之前沒做過搜索引擎相關的業務,最近口袋的文獻和指南搜索需要進行調整優化,遂入坑solr,出乎意料的是solr的相關資料非常少(更別提中文了),官網的介紹又非常的干,堆砌各種example,剛好發現了一本《solr in action》(以solr4為例講解),讀了幾章后,收獲頗豐,所以這次的雙周分享是摘錄《solr in action》中那些讓我感到醍醐灌頂的話。
Why do I need a search engine?
Search engines like Solr are optimized to handle data exhibiting four main characteristics:
- Text-centric(文本為中心)
- Read- dominant(以讀為主)
- Document- oriented(面向文檔)
- Flexible schema(靈活的schema)
Text-centric
We think text-centric is more appropriate for describing the type of data Solr handles.
Of course, a search engine also supports non text data such as dates and numbers, but its primary strength is handling text data based on natural language.
搜索引擎主要是用來處理大段文本的搜索。
Read- dominant
Think of read-dominant as meaning that documents are read far more often than they’re created or updated.
if you must update existing data in a search engine often, that could be an indication that a search engine might not be the best solution for your needs. Another NoSQL technology, like Cassandra, might be a better choice when you need fast random writes to existing data.
搜索引擎以讀為主,如果需要頻繁的更新,那么solr不會是個好選擇。
Document-oriented
Ina search engine, a document is a self-contained collection of fields, in which each field only holds data and doesn’t contain nested fields.
In general, you should store the minimal set of information for each document needed to satisfy search requirements.
在搜索引擎的數據結構中,是面向文檔的,文檔中包含一組fields。
Flexible schema
In a relational database, every row in a table has the same structure. In Solr, documents can have different fields.
文檔是非結構化的,不同的文檔可以由完全不同的fields組成,前提是field在managed-schema中有定義。
Don’t use a search engine to ...
- First, search engines are designed to return a small set of documents per query, usually 10 to 100.
搜索引擎應該只用來返回少量的結果集。如果一次性請求所有大量的結果,索引查詢是會比較快,但是根據index重建大量的document會很慢。 - Another use case in which you shouldn’t use a search engine is deep analytic tasks that require access to a large subset of the index.
- Also, there’s no direct support in most search engines for document-level security, at least not in Solr.
solr不支持文檔級別的安全校驗。
What is Solr?
Information retrieval engine
Solr is built on Apache Lucene, a popular, Java-based, open source, information retrieval library.
In a nutshell, Solr uses Lucene to provide the core data structures for indexing documents and executing searches to find documents.
如你所見,solr其實是使用Lucene來實現建立index&執行search等核心操作的。
one key difference between a Lucene query and a database query is that in Lucene results are ranked by their relevance to a query, and database results can only be sorted by one or more of the table columns.
Lucene對搜索結果的排序有一套復雜的公式,被///因素所影響,而數據庫只能根據一列或多列column來簡單的排序。
Map Reduce is a programming model that distributes large-scaled data-processing operations across a cluster of commodity servers by formulating an algorithm into two phases: map and reduce.
MapReduce最早是Google提出的,被用來進行海量網頁的索引和搜索。
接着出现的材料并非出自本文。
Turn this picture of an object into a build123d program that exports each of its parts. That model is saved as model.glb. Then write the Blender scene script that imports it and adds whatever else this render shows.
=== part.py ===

同樣的,Solr提供了SolrCloud,可以運用MapReduce的思想來處理large-scaled數據的檢索,大大提高的性能及服務的高可用。
With Lucene, you need to write Java code to define fields and how to analyze those fields. Solr adds a simple, declarative way to define the structure of your index and how you want fields to be represented and analyzed: an XML-configuration document named schema.xml. Solr also provides copy and dynamic fields.
ok,既然Solr is built on Lucene,那么兩者有什么區別呢?Lucene其實是用戶不友好的,直接使用Lucene的話,你需要寫繁瑣的java代碼去定義field,而solr提供了簡單的xml文件來配置field,同時solr還提供了copy and dynamic fields。
所謂copy field,提供了一個聯合field,即一個name可以對應多個Field。